Brain Stem Glioma - Childhood: Symptoms and Signs

Approved by the Cancer.Net Editorial Board, 11/2021

ON THIS PAGE: You will find out more about changes and other things that can signal a problem that may need medical care. Use the menu to see other pages.

Children with a brain stem glioma may experience the following symptoms or signs. Symptoms are changes that you can feel in your body. Signs are changes in something measured, like by taking your blood pressure or doing a lab test. Together, symptoms and signs can help describe a medical problem. Sometimes, children with a brain stem glioma do not have any of the symptoms and signs described below. Or, the cause of a symptom or sign may be a medical condition that is not a brain stem glioma.

  • Double vision or not being able to close the eyelids

  • Drooping of the face

  • Difficulty chewing and swallowing food

  • Weakness in the arms and legs, clumsiness or wobbliness, and difficulty walking

  • Difficulty talking

  • Headache

  • Vomiting

If you are concerned about any changes your child experiences, please talk with your child’s doctor. The doctor will ask how long and how often your child has been experiencing the symptom(s), in addition to other questions.

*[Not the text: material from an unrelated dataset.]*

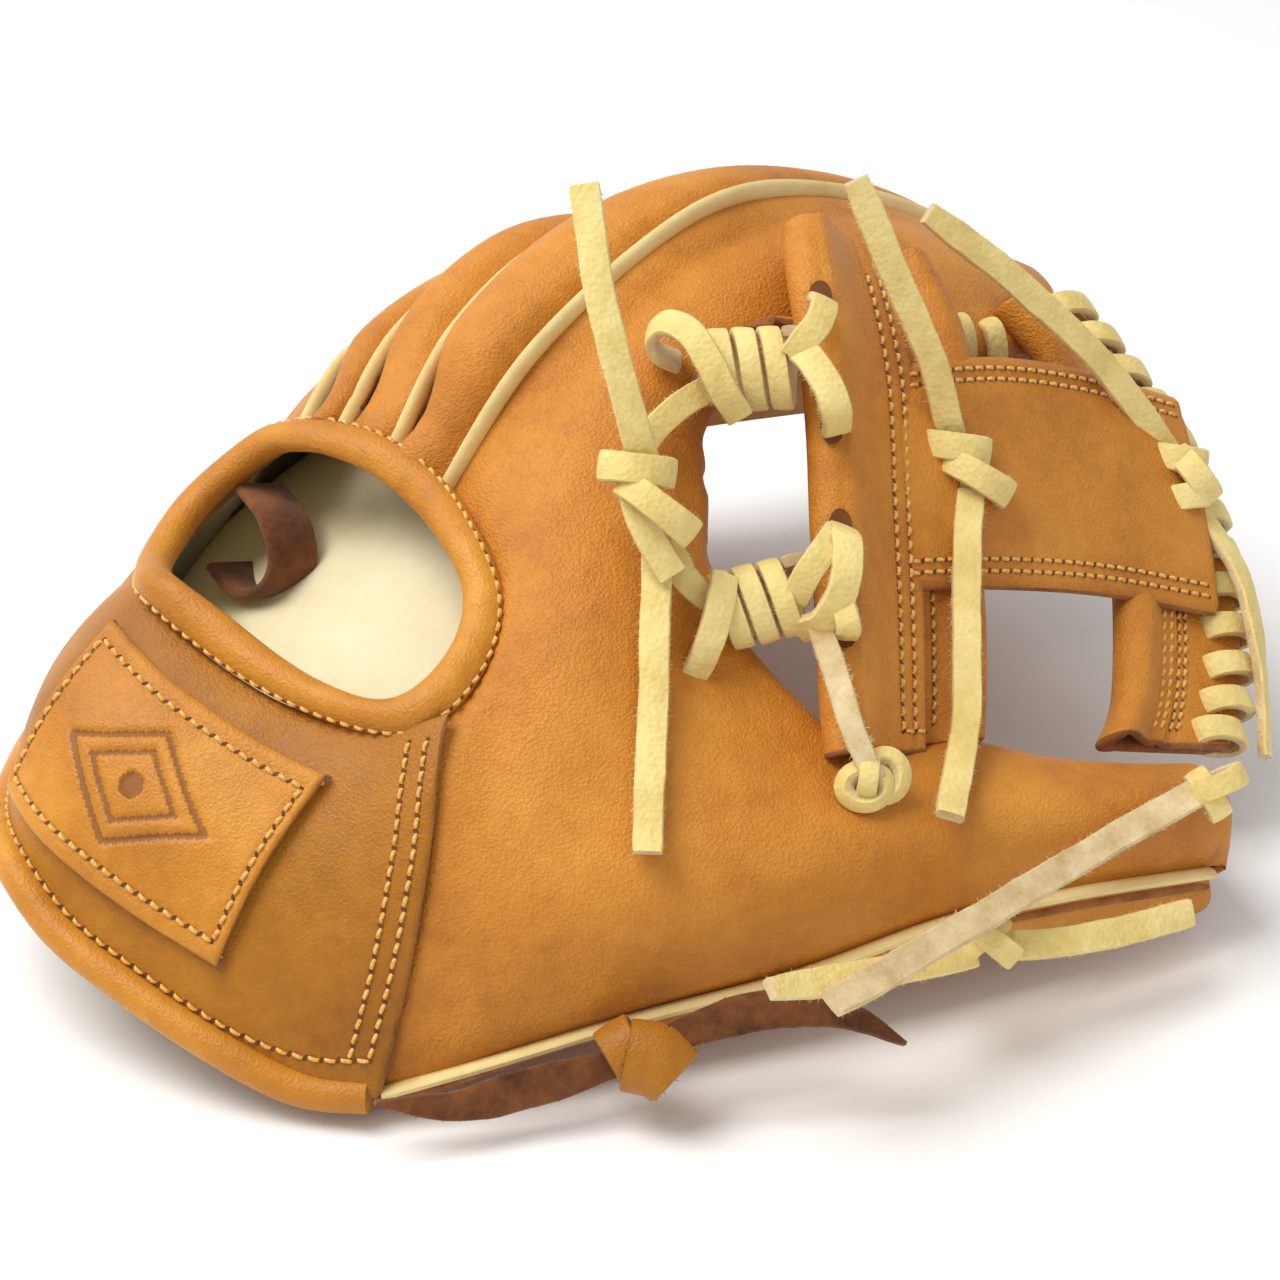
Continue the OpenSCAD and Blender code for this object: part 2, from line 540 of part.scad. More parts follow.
module heel_knot_tail_in() {
    color(strap_leather) place() lace(heel_tail_in, 6, [0, -0.7, 1]);
}
module heel_knot_tail_out() {
    color(strap_leather) place() lace(heel_tail_out, 6, [0, -0.7, 1]);
}

thumb_back();
thumb_palm();
thumb_lining();
thumb_pad();
thumb_welt();
thumb_loop();
hand_back();
middle_back();
ring_back();
little_back();
little_side();
index_welt();
middle_welt();
ring_welt();
little_welt();
edge_welt();
palm_leather();
palm_pad();
palm_lining();
back_lining();
stall_walls();
little_finger_loop();
wrist_strap();
strap_lining();
strap_patch();
opening_binding();
heel_binding();
heel_lace();
web_base();
web_post();
web_top();
web_edge_lace();
upper_coil();
lower_coil();
coil_core();
fingertip_lace();
index_side_lace();
coil_knot();
post_knot();
top_knot();
bar_knot();
thumb_tip_knot();
thumb_loop_knot();
heel_knot();
coil_knot_tail_up();
coil_knot_tail_down();
post_knot_tail_up();
post_knot_tail_down();
top_knot_tail_up();
top_knot_tail_down();
bar_knot_tail();
thumb_tip_knot_tail();
thumb_loop_knot_tail_out();
thumb_loop_knot_tail_in();
heel_knot_tail_in();
heel_knot_tail_out();
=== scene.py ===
"""Baseball glove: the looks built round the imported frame.

Lengths below are in mm until place() turns them into metres.
"""
import math
import random
import bpy
import numpy as np
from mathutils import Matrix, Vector


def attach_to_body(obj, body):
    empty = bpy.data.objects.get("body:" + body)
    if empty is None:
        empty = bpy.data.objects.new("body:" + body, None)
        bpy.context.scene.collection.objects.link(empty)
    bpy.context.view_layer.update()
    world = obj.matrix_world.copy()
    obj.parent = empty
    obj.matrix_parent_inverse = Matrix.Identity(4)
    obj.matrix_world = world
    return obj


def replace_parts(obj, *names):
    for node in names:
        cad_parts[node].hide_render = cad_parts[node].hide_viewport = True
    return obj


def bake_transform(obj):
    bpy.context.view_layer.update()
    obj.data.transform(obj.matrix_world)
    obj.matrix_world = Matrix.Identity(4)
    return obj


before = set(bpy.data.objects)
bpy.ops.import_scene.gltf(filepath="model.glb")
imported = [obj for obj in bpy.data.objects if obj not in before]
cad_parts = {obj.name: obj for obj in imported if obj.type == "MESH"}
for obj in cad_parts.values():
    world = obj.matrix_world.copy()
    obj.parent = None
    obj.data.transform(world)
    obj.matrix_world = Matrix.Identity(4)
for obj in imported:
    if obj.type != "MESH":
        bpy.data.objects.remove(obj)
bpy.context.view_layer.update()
SHIFT = np.array([-38.95, 20.0, -1.87])  # the same move as in part.scad
RNG = random.Random(7)
V = lambda *p: np.array(p, float)


def place(p):
    return (np.asarray(p, float) + SHIFT) / 1000.0


def unit(v):
    v = np.asarray(v, float)
    n = np.linalg.norm(v, axis=-1, keepdims=True)
    return v / np.where(n < 1e-9, 1, n)


# ---------------------------------------------------------------- camera
def make_camera():
    az, el, dist = math.radians(-35), math.radians(30), 0.7
    back = Vector((math.sin(az) * math.cos(el), -math.cos(az) * math.cos(el), math.sin(el)))
    target = Vector(place((30, -35, 52)))
    cam = bpy.data.objects.new("camera", bpy.data.cameras.new("camera"))
    bpy.context.scene.collection.objects.link(cam)
    cam.data.sensor_width = 36
    cam.data.lens = 92.64
    cam.location = target + back * dist
    cam.rotation_mode = "QUATERNION"
    cam.rotation_quaternion = (-back).to_track_quat("-Z", "Y")
    cam.data.clip_start, cam.data.clip_end = 0.01, 20
    bpy.context.scene.camera = cam


make_camera()

# ---------------------------------------------------------------- materials
def new_material(name):
    m = bpy.data.materials.new(name)
    m.use_nodes = True
    t = m.node_tree
    return m, t, t.nodes["Principled BSDF"]


def node(t, kind, **values):
    n = t.nodes.new(kind)
    for k, v in values.items():
        if k in n.inputs:
            n.inputs[k].default_value = v
        else:
            setattr(n, k, v)
    return n


def srgb(r, g, b):
    f = lambda c: (c / 255 / 12.92) if c / 255 <= 0.04045 else ((c / 255 + 0.055) / 1.055) ** 2.4
    return (f(r), f(g), f(b), 1.0)


def ramp(t, source, stops):
    r = t.nodes.new("ShaderNodeValToRGB")
    r.color_ramp.elements[0].position, r.color_ramp.elements[0].color = stops[0]
    r.color_ramp.elements[1].position, r.color_ramp.elements[1].color = stops[-1]
    for pos, col in stops[1:-1]:
        e = r.color_ramp.elements.new(pos)
        e.color = col
    t.links.new(source, r.inputs["Fac"])
    return r.outputs["Color"]


def leather(name, dark, mid, light, rough=(0.42, 0.6), grain=0.22, scale=1.0, pebble=1500, mottle=26):
    """Grain leather: broad mottling, fine pebble grain, pores and soft wrinkles."""
    m, t, b = new_material(name)
    co = node(t, "ShaderNodeTexCoord").outputs["Object"]
    broad = node(t, "ShaderNodeTexNoise", Scale=mottle, Detail=5.0, Roughness=0.6)
    fine = node(t, "ShaderNodeTexNoise", Scale=240.0, Detail=6.0, Roughness=0.65)
    t.links.new(co, broad.inputs["Vector"])
    t.links.new(co, fine.inputs["Vector"])
    mix = node(t, "ShaderNodeMath", operation="MULTIPLY_ADD")
    mix.inputs[1].default_value = 0.35
    t.links.new(fine.outputs["Fac"], mix.inputs[0])
    t.links.new(broad.outputs["Fac"], mix.inputs[2])
    col = ramp(t, mix.outputs[0], [(0.42, dark), (0.66, mid), (0.92, light)])
    t.links.new(col, b.inputs["Base Color"])
    rr = node(t, "ShaderNodeMapRange")
    rr.inputs["To Min"].default_value, rr.inputs["To Max"].default_value = rough
    rr.inputs["From Min"].default_value, rr.inputs["From Max"].default_value = 0.3, 0.7
    t.links.new(fine.outputs["Fac"], rr.inputs["Value"])
    t.links.new(rr.outputs[0], b.inputs["Roughness"])
    cells = node(t, "ShaderNodeTexVoronoi", Scale=pebble * scale)
    cells.feature = "F1"
    warp = node(t, "ShaderNodeTexNoise", Scale=500.0, Detail=3.0)
    t.links.new(co, warp.inputs["Vector"])
    moved = node(t, "ShaderNodeVectorMath", operation="MULTIPLY_ADD")
    moved.inputs[1].default_value = (0.0012, 0.0012, 0.0012)
    t.links.new(warp.outputs["Color"], moved.inputs[0])
    t.links.new(co, moved.inputs[2])
    t.links.new(moved.outputs[0], cells.inputs["Vector"])
    wrinkle = node(t, "ShaderNodeTexNoise", Scale=90.0, Detail=8.0, Roughness=0.7)
    t.links.new(co, wrinkle.inputs["Vector"])
    b1 = node(t, "ShaderNodeBump", Strength=grain, Distance=0.0004)
    t.links.new(cells.outputs["Distance"], b1.inputs["Height"])
    b2 = node(t, "ShaderNodeBump", Strength=0.25, Distance=0.0008)
    t.links.new(wrinkle.outputs["Fac"], b2.inputs["Height"])
    t.links.new(b1.outputs["Normal"], b2.inputs["Normal"])
    t.links.new(b2.outputs["Normal"], b.inputs["Normal"])
    b.inputs["Sheen Weight"].default_value = 0.04
    b.inputs["Sheen Roughness"].default_value = 0.5
    b.inputs["Specular IOR Level"].default_value = 0.36
    return m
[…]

This is to help figure out the cause of the problem, called a diagnosis.

If brain stem glioma is diagnosed, relieving symptoms remains an important part of care and treatment. Managing symptoms may also be called "palliative care" or "supportive care." It is often started soon after diagnosis and continued throughout treatment. Be sure to talk with your child's health care team about the symptoms your child experiences, including any new symptoms or a change in symptoms.